Restarted the lparmgr.
#/usr/bin/ksh /usr/ios/lpm/sbin/lparmgr all start

Check if apsock created
#ls -lt /var/adm/lpm/apsock
If it created
#/usr/ios/lpm/bin/lsivm
# echo $?
If you get return 1, check rmc connection or you can recycle RMC by:
#/usr/sbin/rsct/bin/rmcctrl -z
#/usr/sbin/rsct/bin/rmcctrl -A
#/usr/sbin/rsct/bin/rmcctrl -p

Thanks,
Salman Khalid

Salman Khalid said...

Check for general RMC connection issues from HMC:
diagrmc

Check for general RMC connection issues and for RMC connection issues to partition mylpar with IP address e.g. 10.10.10.110

diagrmc -m my_managed_system -p mylpar --ip 10.10.10.110

Check for general RMC connection issues and for RMC connection issues to partition ID 5 with IP address 10.10.10.110 , and automatically correct the issues found:

diagrmc -m my_managed_system --id 5 --ip 10.10.10.110 --autocorrect

*my_managed_system = IBM Frame Name
* id = LPAR partition ID (use "uname -L" to find the partition id on lpar console)
*ip= LPAR's IP which is failing RMC connection betweek HMC & itself

Anonymous said...

Do You maybe know how to solve inactive RMC connection for systems which are under CAA environment?
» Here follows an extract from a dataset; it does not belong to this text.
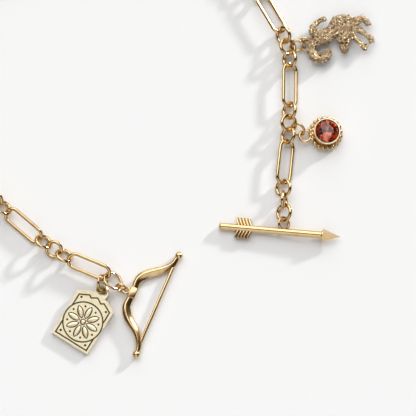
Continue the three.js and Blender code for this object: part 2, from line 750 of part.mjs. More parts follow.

According to IBM recfgct command should not be used for systems under CAA...I have this situation after replacing failed HMC. Cluster nodes don't have RMC communication with new HMC, and output of lsrsrc IBM.MCP is giving NodeID and HMCName for failed HMC, not the new one...
Best regards,

Dileep said...

I have used recfgct multiple times on systems under CAA. First, you have to bring down CAA, otherwise it will cause multipl e issues with running cluster. For bringing down CAA, you can use command
clmgr offline cluster "cluster_name" STOP_CAA=yes

To start use command
clmgr online cluster "cluster_name" START_CAA=yes

Ildar said...

badly formatted text: the wide text very hard to read, fixed font prevents line breaks.

Anonymous said...

How to start the rmc deamon for dlpar in cluster server . we should not break the running cluster ( power ha ) .

Anonymous said...

Irrespective of whether Power HA cluster is setup or not, RMC daemon should be already be up (started via inittab). You need to check whether LPAR has a rmc connection from hmc or not to do DLPAR.